O modelo, entretanto, vem sofrendo críticas de reitores de vários países europeus. Na Grécia, por exemplo, o Conselho de Reitores manifesta, desde novembro de 2000, o seu desagrado face aos pressupostos de Bolonha. A academia alemã também considera importante algumas adaptações no decorrer do processo. “Estamos em fase de discussão sobre a implantação de sistemas de avaliação e garantia da qualidade de nossas instituições”, observa Weichert.

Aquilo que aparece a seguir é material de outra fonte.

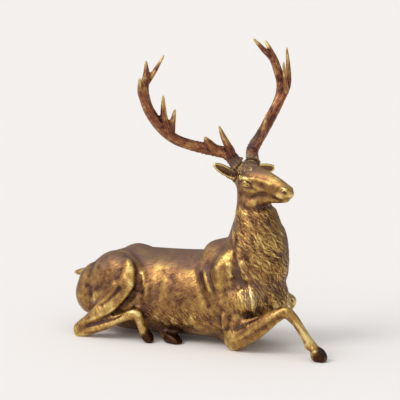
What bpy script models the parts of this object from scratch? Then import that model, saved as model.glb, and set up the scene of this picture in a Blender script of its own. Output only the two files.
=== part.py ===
# A recumbent stag, cast hollow in three pieces: the animal, and two antlers seated on its brow.
# Metres, +Z up. +X is the head end of the body and +Y the animal's left.
# The pose and the forms are given in thousandths of the statue's length, tail tip to fore hoof.
import bmesh
import bpy
from math import cos, pi, radians, sin
from mathutils import Euler, Matrix, Vector
from mathutils.bvhtree import BVHTree

STATUE_LENGTH = 1.008
SHARE = STATUE_LENGTH / 1008

# Antler seats
PEDICLE_RADIUS = 0.019
BURR_RADIUS = 0.026
BURR_THICKNESS = 0.013
SEAT_GAP = 0.0003

# Antlers
BEAM_RADIUS = 0.0172
TINE_RADIUS = 0.0112
TINE_TIP_RADIUS = 0.0046

# Head
HEAD_YAW = -17
EYE_RADIUS = 0.012
EAR_THICKNESS = 0.0105

# Coat
LOCK_WIDTH = 0.0125
LOCK_LENGTH = 0.08
LOCK_RELIEF = 0.0135
TUFT_LENGTH = 0.034

# Feet and underside
CLAW_GAP = 0.004
FLOOR_CUT = 0.06

# Surface
CLAY_GRAIN = 0.004
STAG_TRIANGLES = 7700
ANTLER_TRIANGLES = 900

AHEAD = Vector((1, 0, 0))
LEFT = Vector((0, 1, 0))
UP = Vector((0, 0, 1))


def place(x, y, z):
    """A place in the statue from thousandths of its length."""
    return Vector((x, y, z)) * SHARE


def smooth_rows(stations, steps):
    """Catmull-Rom rows through the stations."""
    ends = [stations[0], *stations, stations[-1]]
    rows = []
    for a, b, c, d in zip(ends, ends[1:], ends[2:], ends[3:]):
        for step in range(steps):
            t = step / steps
            rows.append([
                q + 0.5 * (r - p) * t + (p - 2.5 * q + 2 * r - 0.5 * s) * t * t
                + (1.5 * (q - r) + 0.5 * (s - p)) * t ** 3
                for p, q, r, s in zip(a, b, c, d)
            ])
    rows.append(list(stations[-1]))
    return rows


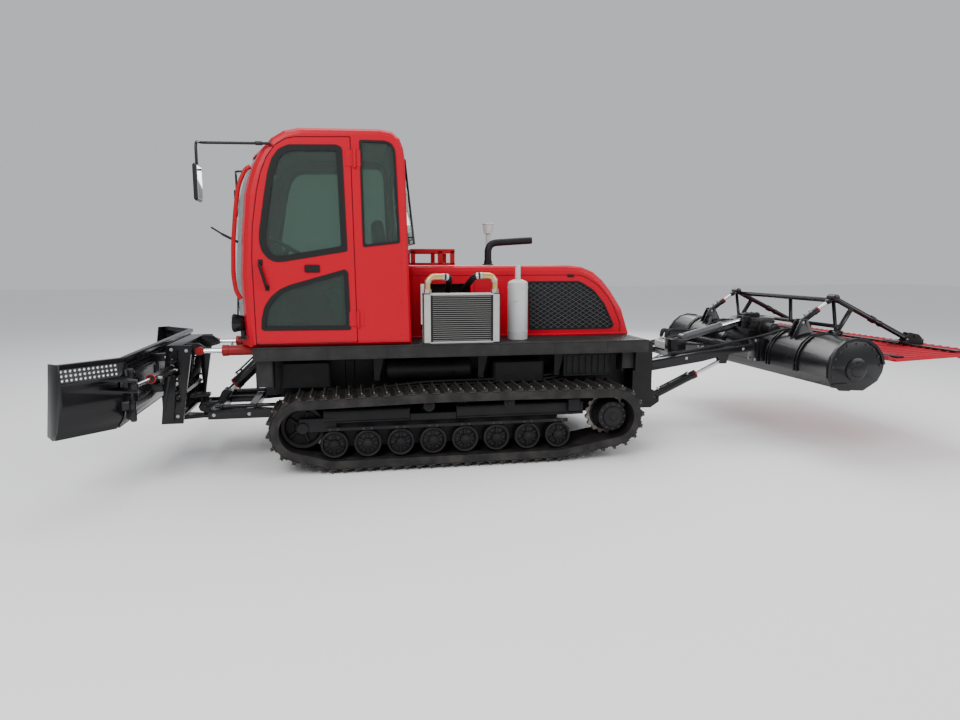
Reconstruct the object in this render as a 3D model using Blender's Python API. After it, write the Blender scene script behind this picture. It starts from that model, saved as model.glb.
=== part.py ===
"""Compact snow groomer on steel tracks: cab, hood, folding-wing blade and rear tiller.

Metres, +Z up. The machine faces -X, its left side is -Y, the ground is z = 0 and the
origin lies on the ground under the middle of the whole machine.
"""
import math

import bmesh
import bpy
from mathutils import Matrix, Vector

# ---------------------------------------------------------------- driving dimensions
GAP = 0.0005             # gap between pieces that touch
PLAY = 0.006             # gap beside a piece that moves
SIDES = {"left": -1.0, "right": 1.0}

# tracks
TRACK_IN = 0.485         # inner edge of a track, from the middle plane
TRACK_OUT = 0.925
BELT = 0.103             # chain, shoe and grouser together
ROLLER_R = 0.105
ROLLER_Z = ROLLER_R + GAP + BELT
ROLLER_FIRST = -1.72
ROLLER_PITCH = 0.2561
ROLLERS = 8
IDLER = (-1.955, 0.340, 0.167)
SPROCKET = (0.528, 0.350, 0.167)
CARRIER_R = 0.045
CARRIER_Z = 0.4835
CARRIERS_X = (-0.98, -0.33)
FRAME_IN = 0.60          # inner face of a track frame
FRAME_OUT = 0.80

# hull and deck
HULL_Y = 0.36
HULL_TOP = 0.80
HULL_FRONT = -1.98
HULL_REAR = 0.86
DECK_FRONT = -2.299
DECK_REAR = 0.859
DECK_Y = 0.80
DECK_LOW = 0.950
DECK_TOP = 0.968
SKIRT_LOW = 0.874

# cab
CAB_Y = 0.779
CAB_WALL = 0.040
CAB_BULGE = 0.17         # forward bow of the front at the middle plane
CAB_PROFILE = (
    (-2.300, 0.970), (-2.319, 1.135), (-2.334, 1.505), (-2.314, 1.810), (-2.284, 2.103),
    (-2.255, 2.215), (-2.218, 2.320), (-2.166, 2.418), (-2.098, 2.500), (-2.010, 2.556),
    (-1.900, 2.581), (-1.320, 2.590), (-1.232, 2.575), (-1.178, 2.528), (-1.150, 2.455),
    (-1.137, 2.360), (-1.104, 0.970),
)
CAB_BOW = (1.0, 1.0, 1.0, 1.0, 1.0, 0.99, 0.95, 0.86, 0.72, 0.50, 0.25, 0.0, 0.0, 0.0, 0.0, 0.0, 0.0)
CAB_EDGE = ((1.0, 0.045), (0.992, 0.020), (0.955, 0.0))   # share of half width, inset
DOOR_OUTLINE = (
    (-1.940, 2.510), (-1.542, 2.522), (-1.522, 0.998), (-2.268, 0.993), (-2.276, 1.629),
    (-2.262, 1.868), (-2.222, 2.120), (-2.190, 2.250), (-2.145, 2.360), (-2.085, 2.445),
    (-2.010, 2.494),
)
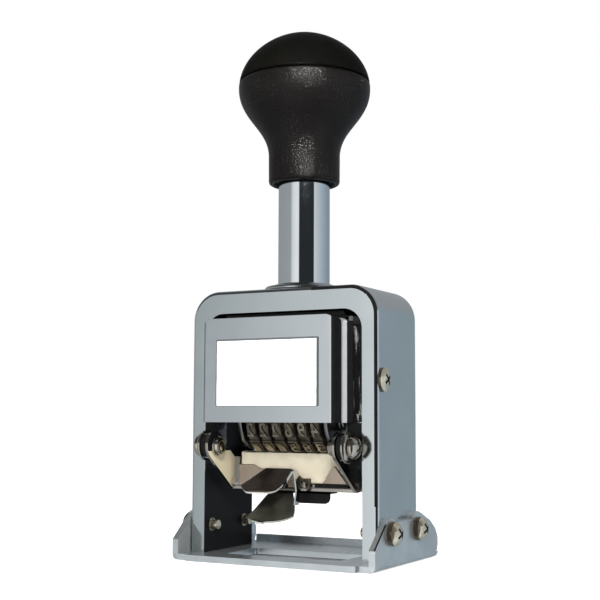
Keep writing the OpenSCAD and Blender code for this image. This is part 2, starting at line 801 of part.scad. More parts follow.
module yoke_roller() {
  out = in_w - 0.3;
  color("gainsboro") {
    rod_along_x(1, yoke_x, out - 2.2, roller_at(0)[0], roller_at(0)[1]);
    rod_along_x(roller_r, out - 2.3, out, roller_at(0)[0], roller_at(0)[1]);
  }
}

module feed_pawl() {
  tip = about_axle(ratchet_r + 0.4, pawl_angle - 17);
  root = pawl_at;
  along = (tip - root) / norm(tip - root);
  across = [-along[1], along[0]];
  color("goldenrod") difference() {
    union() {
      rod_along_x(2, wheel_x(0), -wheel_x(0), root[0], root[1]);
      for (i = [0 : wheel_count - 1]) along_x(finger_x(i), finger_x(i) + finger_t)
        polygon([
          root + 1.4 * across, root - 1.4 * across, tip - 1.6 * along - 0.8 * across,
          tip, tip - 0.9 * along + 0.5 * across
        ]);
    }
    rod_along_x(1 + run, -frame_w, frame_w, root[0], root[1]);
  }
}

// ---------- ink pad ----------

module arm_outline() {
  hub = [pivot_y, pivot_z];
  toe = [felt_front + 1.8, floor_z];
  heel = [felt_front + 6, floor_z];
  shoulder = [felt_front + 6, floor_z + 6.6];
  translate(hub) circle(hub_r);
  polygon([
    tangent(hub, hub_r, toe, -1), toe, heel, shoulder, tangent(hub, hub_r, shoulder, 1), hub
  ]);
}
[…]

As universidades alemãs são, na sua grande maioria, públicas. O sistema está em processo de mudanças e algumas universidades, que anteriormente só cobravam uma taxa administrativa semestral em torno de 150 euros, passaram a cobrar até 550 euros por semestre. Por outro lado, as universidades alemãs e européias em geral querem se tornar mais atraentes para estudantes e docentes estrangeiros, e adaptar-se ao Tratado de Bolonha faz parte deste processo.
Hoje, na Alemanha, 35% dos estudantes com o terceiro ano universitário completo já passaram por alguma experiência de educação no exterior, como por um semestre em outra universidade, ou mesmo um intercâmbio lingüístico. “A multiculturalidade contribui para a formação de todos os colegas. Daí a introdução na Alemanha, por exemplo, de cursos de bacharelado e mestrado ministrados em inglês, facilitando os estudos de estrangeiros no país”, explica Weichert.
A equivalência de diplomas entre as universidades, prevista na Declaração de Bolonha e questionada no evento promovido pela Capes, não é o único ponto polêmico. Durante o seminário no Brasil, outro ponto consensual de desacordo ao modelo de Bolonha, apontado tanto por Janine, quanto pelo secretario geral do DAAD, Christian Bode, é o período de doutoramento. Apesar de o doutorado na Alemanha ser, tipicamente mais curto do que no Brasil (dois anos), o título tem muito valor no país. Para Bode, Bolonha se aplica ao ensino superior nos níveis de graduação e mestrado, mas não ao doutorado, que seria o primeiro ciclo da pesquisa e não o terceiro ciclo do ensino superior.
“A idéia de que o doutoramento não esteja subordinado aos três anos de Bolonha converge com nossas convicções”, afirma Janine. Para ele, três anos podem ser insuficientes para a obtenção do título. “Três anos são um período exíguo para um bom doutorado. Não que ele seja impossível, mas será exceção”, afirma.
Segundo Janine o importante na intenção de Bolonha é estabelecer uma plataforma para maior mobilidade de alunos e pesquisadores, mas a realidade não corresponderia a esse propósito, porque para se ter o reconhecimento dos créditos e títulos seria necessária uma avaliação comum. “Se ela não existir, como uma universidade alemã irá – na prática, e não na teoria – reconhecer um título de uma instituição desconhecida de um país desconhecido?”, questiona.
Apesar das dúvidas que o novo modelo suscita, o ponto comum da discussão é que a internacionalização da educação é inevitável e altamente positiva. “Hoje, a criação do conhecimento significa, em larga medida, quebrar fronteiras”, avalia Janine. Segundo o diretor, a discussão e possível aplicação da Declaração de Bolonha é importante para o Brasil na medida em que cresce a necessidade de dialogar com os melhores do estrangeiro e de nos fazer ouvir por eles. “Para isso não bastam iniciativas individuais ou segmentadas. É preciso fortalecer a interlocução no país, inclusive em certos casos transbordando as áreas, para que assim se consiga a melhor relação com o exterior”, conclui.